8.5 The Seasonal Cycle of Polar Specific Humidity Inversions in Four Reanalyses

Wednesday, 9 January 2013: 9:30 AM
Ballroom B (Austin Convention Center)
Michael A. Brunke, University of Arizona, Tucson, AZ; and S. T. Stegall and X. Zeng

Specific humidity is generally thought to decrease with height in the troposphere, but specific humidity inversions, layers in which specific humidity increases with height, have been previously observed.
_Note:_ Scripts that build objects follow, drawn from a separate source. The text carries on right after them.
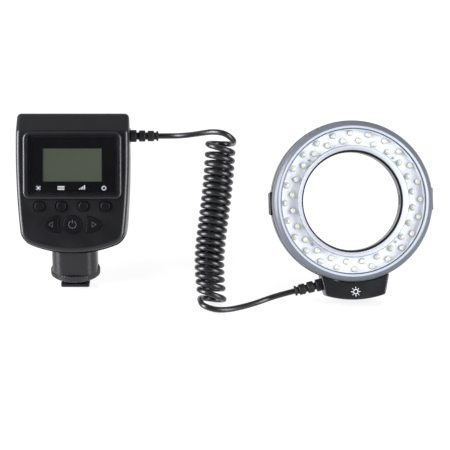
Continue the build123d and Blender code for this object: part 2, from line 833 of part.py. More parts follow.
def curl_point(turn):
    """Centre of the cord after so many turns, from the right of the coil and round its back."""
    down, right, back = curl_axes()
    start_fade = math.exp(-turn / curl_relax_turns)
    end_fade = math.exp((turn - curl_turns) / curl_relax_turns)
    radius = curl_radius_top + (curl_radius_bottom - curl_radius_top) * turn / curl_turns
    along = curl_pitch * turn + curl_loose_top * (1 - start_fade) + curl_loose_bottom * end_fade
    slope = (math.tan(math.radians(curl_tilt_top)) * start_fade
             + math.tan(math.radians(curl_tilt_bottom)) * end_fade)
    angle = 2 * math.pi * turn
    along += radius * slope * math.cos(angle)
    sway = -curl_sway * math.sin(math.pi * max(turn / curl_turns, 0) ** curl_sway_power)
    centre = Vector(*curl_start) + down * along + right * sway
    return centre + right * (radius * math.cos(angle)) + back * (radius * math.sin(angle))


def curl_direction(turn):
    step = 1e-4
    return (curl_point(turn + step) - curl_point(turn - step)).normalized()


def biarc(start, start_direction, end, end_direction):
    """Two arcs that join two points with the given directions."""
    chord = end - start
    both = start_direction + end_direction
    a = 2 * (start_direction.dot(end_direction) - 1)
    b = -2 * chord.dot(both)
    c = chord.dot(chord)
    reach = (-b - math.sqrt(b * b - 4 * a * c)) / (2 * a)
    if reach < 0:
        reach = (-b + math.sqrt(b * b - 4 * a * c)) / (2 * a)
    before = start + start_direction * reach
    after = end - end_direction * reach
    middle = (before + after) * 0.5
    middle_direction = (after - before).normalized()
    return [Edge.make_tangent_arc(start, start_direction, middle),
            Edge.make_tangent_arc(middle, middle_direction, end)]


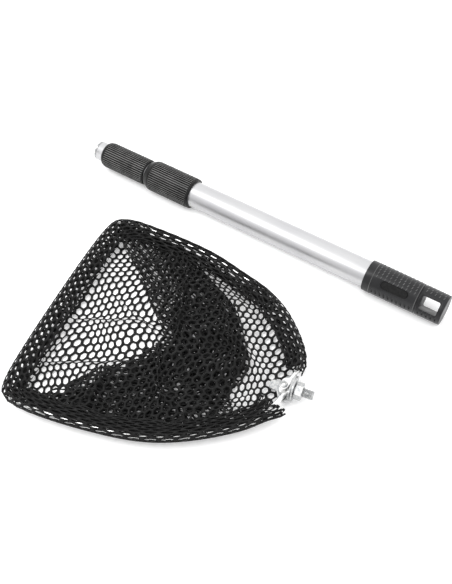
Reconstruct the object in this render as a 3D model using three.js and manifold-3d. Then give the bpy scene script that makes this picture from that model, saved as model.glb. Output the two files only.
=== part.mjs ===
// A small telescopic landing and skimmer net, lying ready to be screwed together.
// The twist-lock handle lies along X with its threaded tip at the -X end, and the
// hoop with its net lies beside it on -Y. Millimetres, +Z up, standing on z = 0 with
// the origin under the middle of the whole object's box.
import * as THREE from 'three';
import { mergeVertices } from 'three/addons/utils/BufferGeometryUtils.js';
import Module from 'manifold-3d';

const wasm = await Module();
wasm.setup();

// ---- driving dimensions -------------------------------------------------------

const FACETS = 32;               // sides of every round piece
const GAP = 0.3;                 // clearance between pieces that touch
const WALL = 1;                  // wall of the three handle tubes
const OVERRUN = 1;               // how far a cut runs past the surface it opens
const OVERLAP = 0.5;             // how far the lengths of one turned piece run together

// Handle: stations are distances from its tip along the handle's axis.
const HANDLE_LENGTH = 375;
const OUTER_RADIUS = 12.5;       // 25 mm tube
const MIDDLE_RADIUS = 11;        // 22 mm tube
const INNER_RADIUS = 9.5;        // 19 mm tube
const OUTER_COLLAR_RADIUS = 15;
const MIDDLE_COLLAR_RADIUS = 12.8;
const MIDDLE_COLLAR_FRONT = 9.5;
const MIDDLE_COLLAR_REAR = 61.2;
const OUTER_COLLAR_FRONT = 62.4;
const OUTER_COLLAR_REAR = 115;
const COLLAR_LIP = 3.5;          // front lip that guides the next tube
const OUTER_RIBS = 44;
const MIDDLE_RIBS = 38;
const RIB_HEIGHT = 0.45;
const MIDDLE_TUBE_REAR = 330;
const INNER_TUBE_REAR = 300;

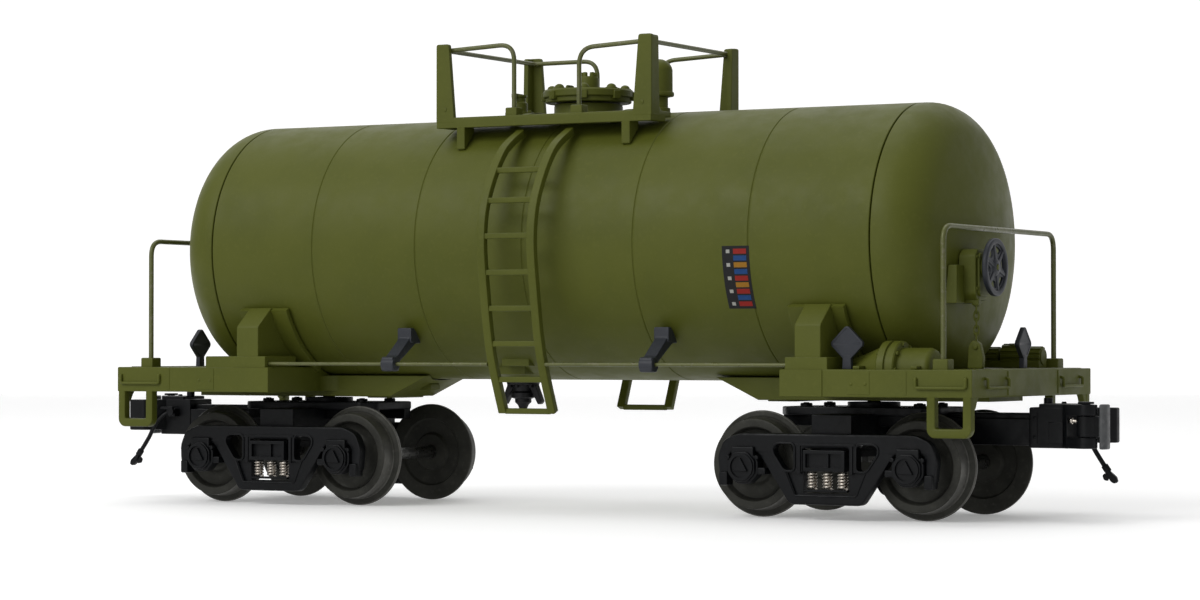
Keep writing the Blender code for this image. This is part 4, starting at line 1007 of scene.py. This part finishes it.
def truck_bolster():
    beam = block((-4.4, -20.6, 12.5), (4.4, 20.6, 21.0), 0.3)
    ends = block((-BOLSTER_HALF, -BOLSTER_END, BOLSTER_BOTTOM), (BOLSTER_HALF, BOLSTER_END, 14.0), 0.25)
    centre_gap = block((-6, -20.0, 8), (6, 20.0, 12.5), 0.02)
    half = [(15.0, -10.0), (17.5, -7.0), (17.5, 7.0), (15.0, 10.0)]
    top = plate(eased(half + [(-x, y) for x, y in half[::-1]], 0.8), 20.6, 22.3, soft=0.25)
    centre_plate = bar((0, 0), 5.4, 22.2, CENTRE_SILL_BOTTOM - GAP, segments=48)
    arms = [block((-17.0, y - 1.3, 18.4), (17.0, y + 1.3, 20.8), 0.3) for y in (-6.2, 6.2)]
    shape = joined(beam, cut(ends, centre_gap), top, centre_plate, *arms)
    pockets = []
    trims = []
    for side in (-1, 1):
        depth = sorted((side * (BOLSTER_END - 0.9), side * (BOLSTER_END + 1)))
        pockets.append(block((-3.95, depth[0], 10.5), (3.95, depth[1], 13.3), 0.15))
        rib = sorted((side * (BOLSTER_END - 1.2), side * (BOLSTER_END - 0.35)))
        trims.append(block((side * -0.75 - 0.2, rib[0], 10.2), (side * -0.75 + 0.2, rib[1], 13.6), 0.08))
        for x in (-12.6, 12.6):
            trims.append(bar((x, side * 5.6), 1.25, 22.1, 23.0, segments=32, soft=0.2))
            trims.append(bar((x, side * 5.6), 0.6, 22.9, 23.15, segments=6, soft=0.05))
    return joined(cut(shape, *pockets, bar((0, 0), 1.8, 8, 26, segments=32, soft=0.01)), *trims)


def side_frame():
    """A cast side frame on the near side of its truck."""
    half = [(7.9, 3.05), (14.6, 12.9), (15.6, 13.5), (20.6, 13.5), (21.4, 12.6), (21.6, 7.6), (22.6, 7.0),
            (23.5, 7.9), (24.0, 12.6), (22.6, 15.8), (19.2, 17.2)]
    outline = eased(half + [(-x, z) for x, z in half[::-1]], 1.1, 4)
    window = [(6.9, 9.9), (8.9, 9.9), (11.3, 13.4), (11.3, 14.5), (10.4, 15.1), (7.4, 15.1), (6.9, 14.6)]
    windows = [eased(window, 0.8, 4), eased([(-x, z) for x, z in window[::-1]], 0.8, 4)]
    centre = eased([(5.0, 5.35), (5.0, 14.3), (-5.0, 14.3), (-5.0, 5.35)], 0.35)
    casting = plate(outline, FRAME_IN, FRAME_OUT - 0.15, ALONG_Y, [centre, *windows], soft=0.42)
    pocket = plate(eased([(8.4, 9.6), (6.5, 5.0), (-6.5, 5.0), (-8.4, 9.6)], 0.4), FRAME_OUT - 0.75,
                   FRAME_OUT + 1,
                   ALONG_Y, soft=0.05)
    casting = cut(casting, pocket)
    ledge = rounded([(-8.9, 9.9), (-6.75, 4.85), (6.75, 4.85), (8.9, 9.9)], 0.5, 4)
    trims = [wire([(x, -FRAME_OUT + 0.12, z) for x, z in ledge], 0.17, 2)]
    for opening in windows:
        trims.append(plate(inset(opening, -0.42), FRAME_OUT - 0.4, FRAME_OUT + 0.12, ALONG_Y, [opening],
                           soft=0.12))
    trims.append(block((-6.6, -FRAME_OUT - 0.12, 14.75), (6.6, -FRAME_OUT + 0.4, 15.25), 0.12))
    for side in (-1, 1):
        rib = sorted((side * 5.35, side * 6.05))
        trims.append(block((rib[0], -FRAME_OUT - 0.12, 9.2), (rib[1], -FRAME_OUT + 0.4, 15.0), 0.12))
        x = side * AXLE_X
        centre_at = (x, AXLE_Z - BOX_DROP)
        foot = sorted((side * 21.4, side * 23.3))
        box = arc(centre_at, 3.75, 22.5, 337.5, 7)
        trims.append(plate(eased(box, 0.7), FRAME_IN + 0.32, 24.12, ALONG_Y, soft=0.35))
        trims.append(block((x - 2.5, -24.3, 12.0), (x + 2.5, -FRAME_IN - 0.2, 14.5), 0.4))
        trims.append(block((foot[0], -24.2, 6.6), (foot[1], -FRAME_IN - 0.2, 9.4), 0.35))
        shelf = sorted((side * 13.0, side * 14.9))
        trims.append(block((shelf[0], -24.0, 8.9), (shelf[1], -FRAME_IN - 0.2, 10.3), 0.3))
        octagon = arc(centre_at, 3.25, 22.5, 337.5, 7)
        trims.append(plate(eased(octagon, 0.5), 23.52, 24.8, ALONG_Y, soft=0.25))
        ring = [(2.75, 25.2), (2.75, 24.45), (2.2, 24.45), (2.2, 25.2)]
        trims.append(turned(ring, centre_at, ALONG_Y, 48, ring=True))
        triangle = arc(centre_at, 1.85, 90, 330, 2)
        trims.append(plate(eased(triangle, 0.25), 24.37, 25.32, ALONG_Y, soft=0.15))
        for bolt_x in (-3.2, 3.2):
            trims.append(bar((x + bolt_x, 12.3), 0.5, 23.6, 24.5, ALONG_Y, 6, 0.08))
    cups = [bar((side * AXLE_X, AXLE_Z), 1.6, 20, AXLE_TIP + GAP, ALONG_Y, 32, 0.01) for side in (-1, 1)]
    return cut(joined(casting, *trims), *cups)


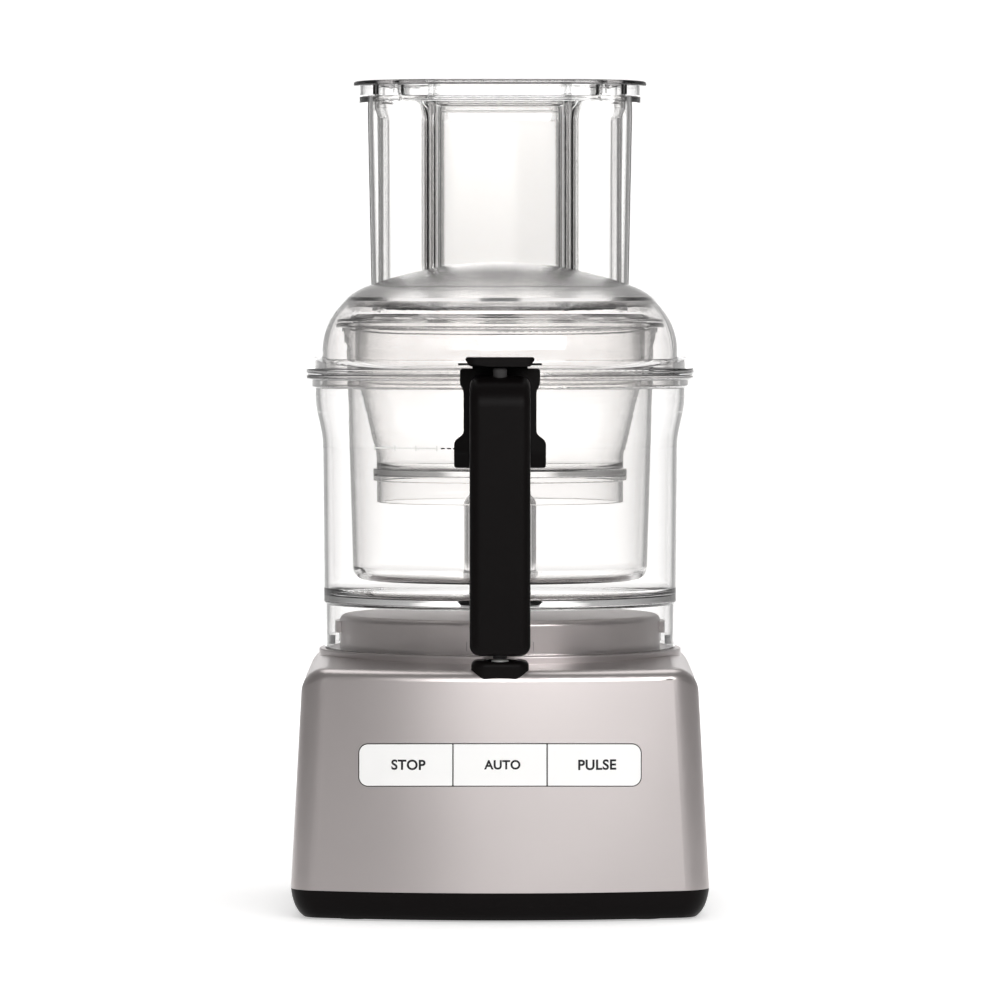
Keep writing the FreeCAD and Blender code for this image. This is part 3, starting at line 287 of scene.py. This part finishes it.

Here, we document the climatology of these inversions in four reanalyses [the National Oceanic and Atmospheric Administration (NOAA) National Centers for Environmental Prediction second reanalysis (NCEP-2), the European Centre for Medium-Range Forecasts (ECMWF) 40-year reanalysis (ERA-40), the National Aeronautics and Space Administration (NASA) Modern Era Retrospective Analysis for Research Applications (MERRA), and NOAA's Climate Forecast System Reanalysis (CFSR)]. Humidity inversions are most frequent in the polar regions, including the Arctic. Polar inversions are the most persistent in winter and the strongest (as defined by the humidity difference across the inversion divided by the pressure difference across the inversion) in summer or autumn with low bases (at pressures > 900 hPa in the Arctic). These inversions are confirmed by rawinsonde data, but there are discrepancies between the observed annual and diurnal cycle in inversion frequency and those portrayed in the reanalyses. The reanalyses will also be used to explore the dominant conditions under which these humidity inversions form in the polar regions. Such an analysis can be used to evaluate the performance of global coupled climate system models in producing such humidity inversions. For instance, several models from the latest phase of the Coupled Model Intercomparison Project (CMIP5) [the National Center for Atmospheric Research (NCAR) Community Climate System Model version 4 (CCSM4), and Community Earth System Model (CESM1), the National Aeronautic and Space Administration (NASA) Goddard Institute for Space Studies (GISS) Model E version 2 (GISS-E2), the Japanese Model for Interdisciplinary Research on Climate version 4h (MIROC4h), and the Centre National de Recherches Météorologiques (CNRM) Climate Model version 5 (CNRM-CM5)] simulate similar specific humidity inversions in the polar regions to those documented in the reanalyses.